Q&A: What can be done about wheel clampers? I was on some land recently, no signs, left my car, returned later and had to pay £120 for the privilege of going home. Will this never end?

Q: What can be done about wheel clampers? I was on some land recently, no signs, left my car, returned later and had to pay £120 for the privilege of going home. Will this never end?

Answe: The Government has finally realized that the rip off clamping cowboys must be curbed. An Act of Parliament was passed which led to the recent introduction of the Security Industry Authority. The Authority covers the whole of the private security industry and, relief all round, this includes wheel clampers.

Anyone who is involved in wheel clamping or towing away other cars now has to be licensed. This includes not just the clampers and towers but also the supervisors, managers and directors. It doesn’t matter whether the wheel clampers are employees or provide their services to other organizations (such as car parks) under contract. They will all need a licence. If they fail to get a licence they will commit a criminal offence.

The first licensing schemes have not yet come into force, watch this space, but hopefully the cowboys will be routed and herded back into the OK Corral. Last time I asked the questions concerning the newly installed cameras in the Limehouse Link Tunnel. Thank you to all readers who took the time to reply. I am now an expert. I quote in full with one writer’s permission whose only condition was I preserve his/her anonymity, in case a summons follows! And as a reputable solicitor, where client confidentiality always comes first (well, almost always) I am happy to give it.

“It appears the speed cameras have recently been placed within the tunnel. Despite being painted yellow, they are positioned at the ceiling of the tunnel and aren’t exactly easy to spot when negotiating the tunnel (or the appalling calibre of drivers who often use it!).
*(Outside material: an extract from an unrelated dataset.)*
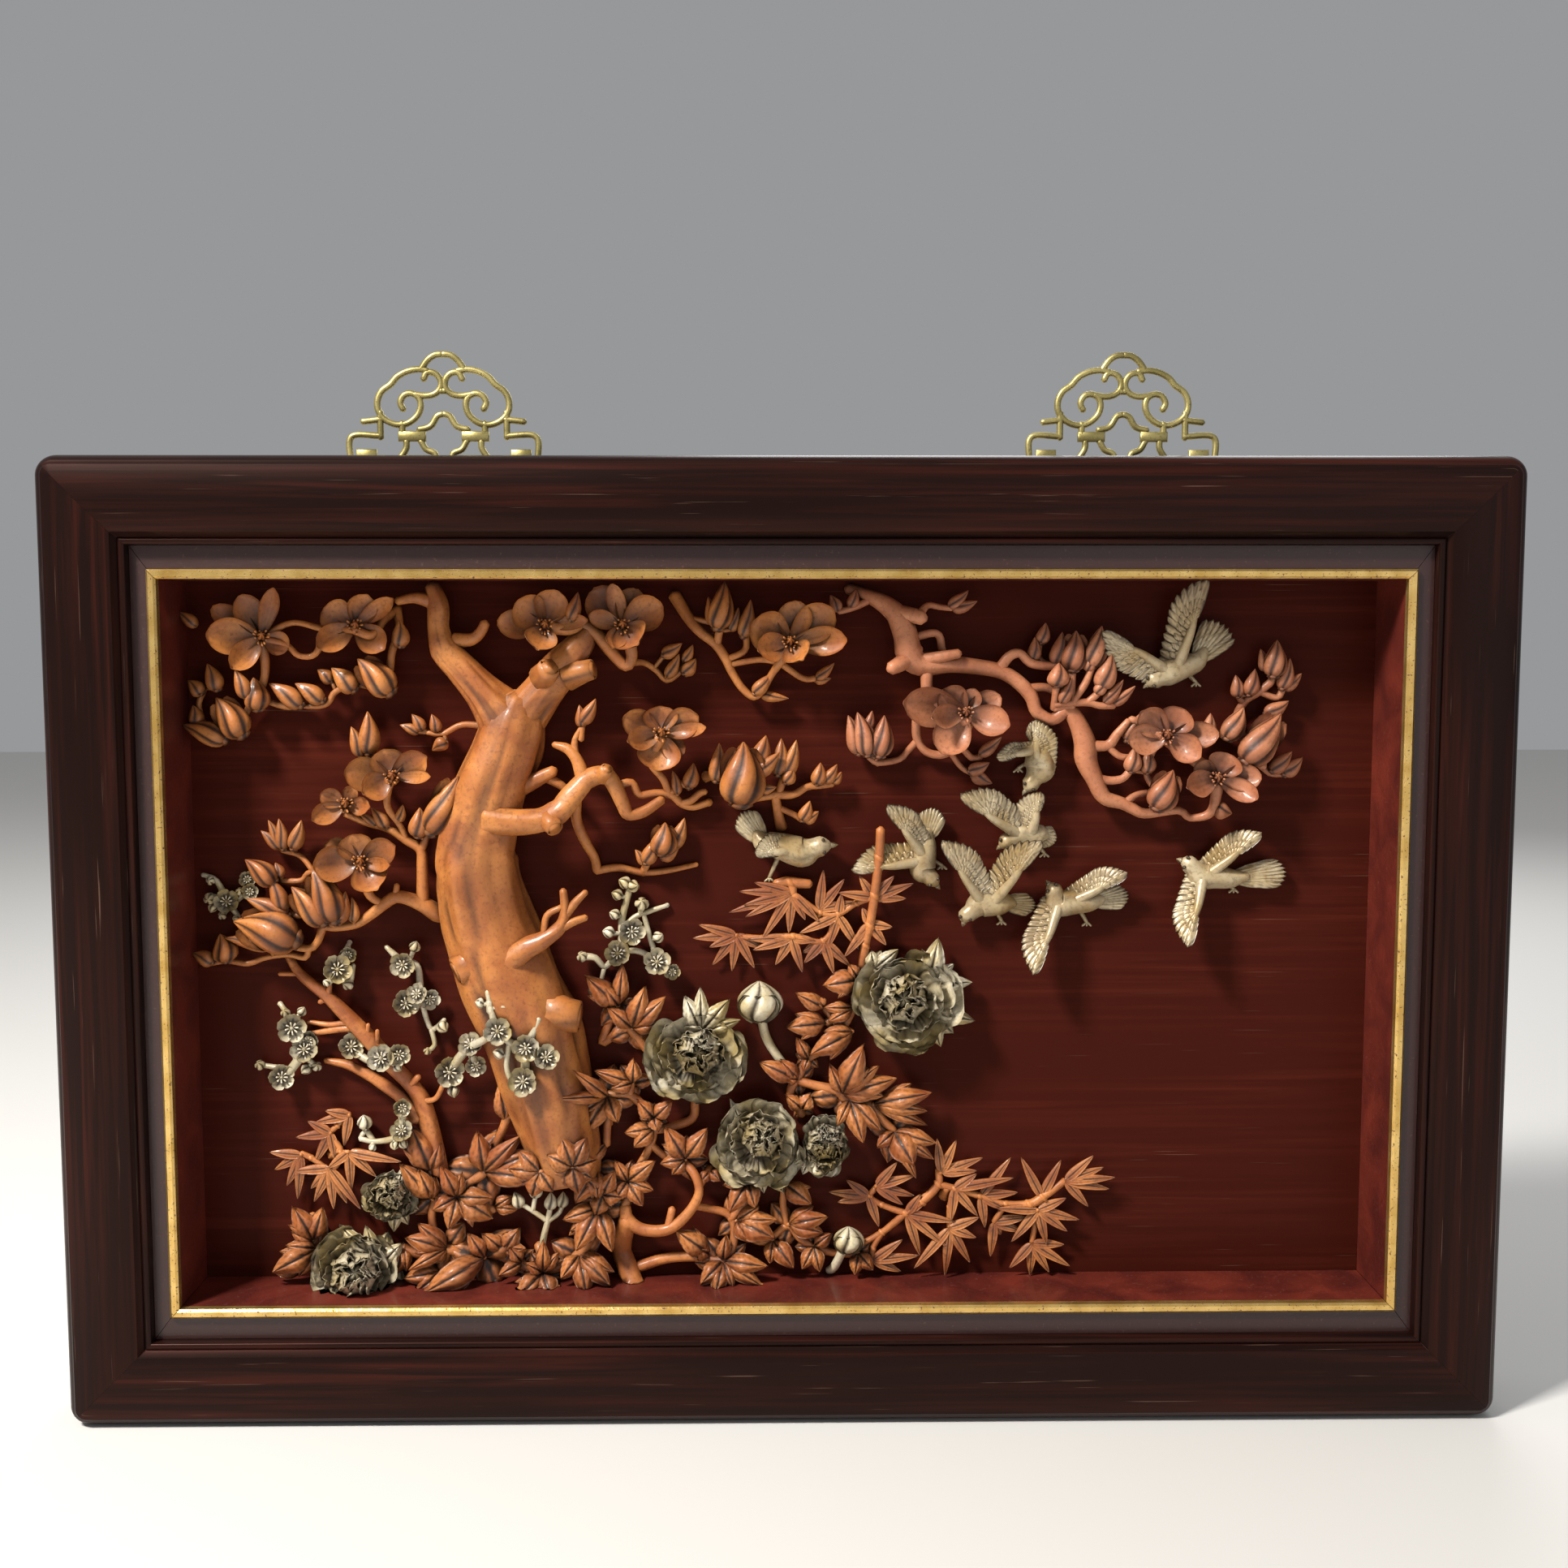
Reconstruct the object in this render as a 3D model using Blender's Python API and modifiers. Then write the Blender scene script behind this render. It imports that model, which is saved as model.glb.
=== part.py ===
# Carved wall panel: a lacquered shadow-box frame with a gilt sight edge and two pierced brass hangers.
# On its dark board stand a magnolia tree with boughs of open flowers and buds, a plum branch with
# blossom sprigs, peonies in leaf, bamboo and eight birds. The wall is the plane y = 0, the front faces -Y,
# and the origin is the middle of the back.
import itertools
import math

import bmesh
import bpy
from mathutils import Matrix, Vector

MM = 0.001

# Driving dimensions of the frame, in metres
FRAME_WIDTH = 0.914
FRAME_HEIGHT = 0.612
RAIL_WIDTH = 0.0545
RAIL_SIDE_DEPTH = 0.059
LIP_DEPTH = 0.0677
CROWN_RISE = 0.0073
CORNER_RADIUS = 0.013
LINER_SIDE_WIDTH = 0.0107
LINER_END_WIDTH = 0.0145
LINER_DEPTH = 0.0615
GILT_WIDTH = 0.0062
GILT_SEAT_DEPTH = 0.0585
GILT_DEPTH = 0.0655
GILT_ROUNDING = 0.0014
BOARD_THICKNESS = 0.0077

# Driving dimensions of the hangers, in metres
HANGER_SPACING = 0.437
HANGER_WALL_SPACE = 0.003
HANGER_THICKNESS = 0.004
HANGER_STROKE = 0.0044

# Sizes of the carving: the width of a bamboo leaf and the radius under which a bud is small, in
# millimetres, and how far a line may be off its drawn run, in metres
BAMBOO_WIDTH = 5.2
BAMBOO_RISE = 2.2
LEAF_RISE = 2.6
VALLEY_DEPTH = 0.002
SMALL_BALL = 6
LINE_TOLERANCE = 0.0014
HANGER_TOLERANCE = 0.0019
WING_THICKNESS = 0.0022

# Stems that join a leaf, flower or bud to its twig, and how near a twig's start joins another, in millimetres
STEM_RADIUS = 1.6
JOIN_REACH = 22
ROOT_DEPTH = 0.0012

# The share of the triangles that is kept once the shapes of a piece are one solid, and the multiples of it
# that are tried in turn until the piece is closed
CARVING_DETAIL = 0.26
FOLIAGE_DETAIL = 0.36
BAMBOO_DETAIL = 0.46
BIRD_DETAIL = 0.42
HANGER_DETAIL = 0.44
DETAIL_STEPS = (1.0, 0.92, 1.08, 0.85, 1.17, 1.27, 1.4, 1.6, 1.85, 2.2, 2.7, 4.0)

# Carved shapes run through each other at every angle, which this solver joins cleanly
CARVING_SOLVER = "MANIFOLD"
FRAME_SOLVER = "EXACT"
SMOOTH_ANGLE = math.radians(40)

# The turn between two leaves of a fan past which it is open, in radians
FAN_OPEN = 2.6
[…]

Nevertheless, I noted that road markings have been painted within the last week, thus it is conceivable the camera are now in operation (or if not they will be very soon).

I have counted three cameras. When approaching from the Docklands travelling towards the City, I have witnessed a camera immediately upon entering the tunnel. The second is just after the point at which traffic from Canary Wharf merges into the link and the third is at immediately before the exit.

A key concern, though I am not sure whether it is fact or rumour, is that these cameras supposedly have the ability to determine one’s average speed.

Given that the cameras are digital and linked permanently to the Metropolitan Police Centre in Kent, I am informed that even if one does not exceed the speed limit when travelling through the marked section of road within the camera’s view, the time and registration plate is recorded (presumably using similar image recognition technology to that of the Congestion Charging system).

Thus, if one were to exceed the speed limit when travelling between the cameras, a computer calculates one’s average speed based on the time one is photographed passing through each subsequent camera.”